Margaret River resident Katrina Lombardo echoed Ms Haddow’s frustrations.
“I would like them to do their jobs and be accountable. I would like all of them to show leadership qualities in their field and portfolios,” Ms Lombardo said.
“I would like them to be understanding of every perspective not just their own and the higher socioeconomic members of our society as they seem incredibly blinkered.
Foreign minister Julie Bishop would be the top choice for prime minister if there was a change of leadership for the government, according to Boyup Brook, WA, cattle producer Neil Derrick.
“Mr Turnbull was a good leader, so hopefully they can get their act together, but if there is a change she would be the way to go,” Mr Derrick said.
Mr Derrick said people had become disenchanted with politics due to the “constant change of leadership (seven prime ministers in 10 years) and the dual citizenship saga”.
He said “it has to change or the country is going to go backwards”.
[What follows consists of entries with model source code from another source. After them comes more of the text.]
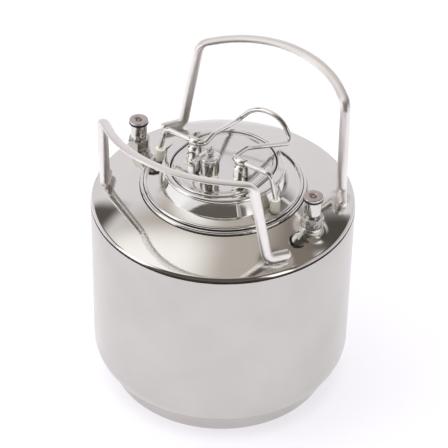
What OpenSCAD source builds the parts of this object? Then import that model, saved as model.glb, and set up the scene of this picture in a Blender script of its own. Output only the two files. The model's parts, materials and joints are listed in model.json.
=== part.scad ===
// Soda keg: a low stainless pressure vessel with an oval drop-in lid,
// a wire bail that locks the lid, a relief valve and two ball-lock posts.
// Origin at the centre of the foot ring's lower edge. +Z is up, +X points
// to the gas post, and the bail's lever lies towards +Y when it is locked.

/* [Vessel] */
// Outside diameter of the shell
shell_d = 232; // [230:0.5:234]
// Height of the seam between the shell and the top head
seam_z = 182.9; // [150:0.1:260]
// Sheet thickness of the shell and the heads
wall = 1.2; // [1.2:0.1:1.8]
// Height of the foot ring
foot_h = 16.6; // [16:0.1:22]

/* [Opening and lid] */
// Radius of the raised collar around the opening
collar_r = 55.6; // [55.5:0.1:56]
// Height of the raised collar above its deck
collar_h = 16.5; // [14:0.1:18]
// Radius of the opening's two round ends
opening_r = 43; // [42.5:0.1:43.2]
// Half the length of the opening's straight sides
opening_half = 6.2; // [5:0.1:6.4]

/* [Bail] */
// Diameter of the bail wire
bail_wire = 4.5; // [4:0.1:4.6]
// Height of the bail's pivot above the lid
pivot_rise = 19; // [18:0.5:21]
// Gap between the bail's feet and the deck
foot_gap = 0.4; // [0.3:0.05:0.6]

/* [Handles] */
// Diameter of the handle rod
handle_rod = 9; // [7:0.1:10]
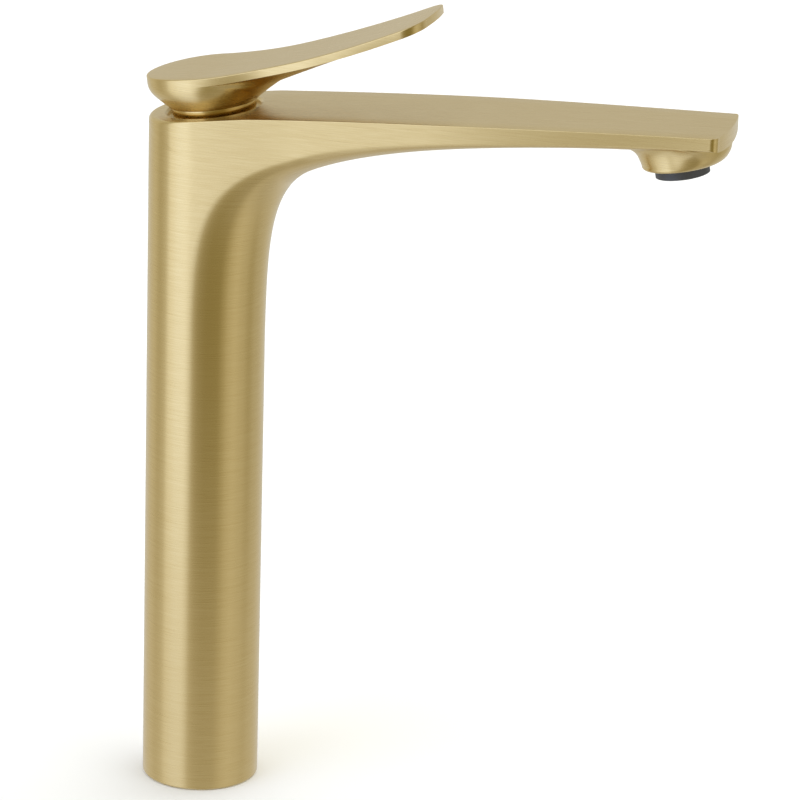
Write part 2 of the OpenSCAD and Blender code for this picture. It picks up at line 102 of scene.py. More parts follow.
class MixerHandleSizes(bpy.types.PropertyGroup):
    reach: length("Lever reach", "Distance from the valve's axis to the lever's tip", 101)
    rise: length("Lever rise", "Height that the blade gains up to its tip", 18.85)
    half_w: length("Blade half width", "Half the width of the blade", 21.8)
    waist: length("Waist half width", "Half the width where the blade leaves the head", 20.7)
    blade_t: length("Blade thickness", "Thickness of the blade at its edge", 3.4)
    rim_r: length("Rim radius", "Outside radius of the bowl's lower rim", 18.8)
    pivot_h: length("Pivot height", "Height of the tilting pin above the valve opening", 2.5)
    hollow_r: length("Hollow radius", "Radius of the hollow over the dome ring", 18.4)
    edge_round: length("Edge round", "Radius of the blade's top edge", 0.5)


class MixerColours(bpy.types.PropertyGroup):
    gold: StringProperty(
        name="Gold", description="Brushed gold coating, sRGB hex", default="#dfc891"
    )
    gold_deep: StringProperty(
        name="Gold in the scratches", description="Darker lines, sRGB hex", default="#d3b97f"
    )
    line_w: length("Line spacing", "Spacing of the brushed lines", 0.3)
    line_l: length("Line length", "Length of the brushed lines", 14)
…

“We vote a government in with a prime minister and we should have the right to say who stays and goes,” Mr Derrick said.
“Julie Bishop would be the one to vote for - she would pull in a lot of votes that the others wouldn’t.”
He said it was “disappointing” to see the treasurer Scott Morrison putting up his hand for the top job when the other day he was supporting Mr Turnbull.
Mr Derrick said it was time the country started looking at becoming a republic because the “system is not working now - what else have we got?”
Mandurah man Brenden Rickihana joined the national conversation over the Liberal leadership spill on Friday morning.
While he isn’t eligible to vote because he’s a New Zealand citizen, Mr Rickihana said his opinion mattered because he has children and grandchildren who have been born and raised in Australia.
He labelled the current political climate in Australia as “dire” and said he was shocked by the party’s decision to shake-up their leadership.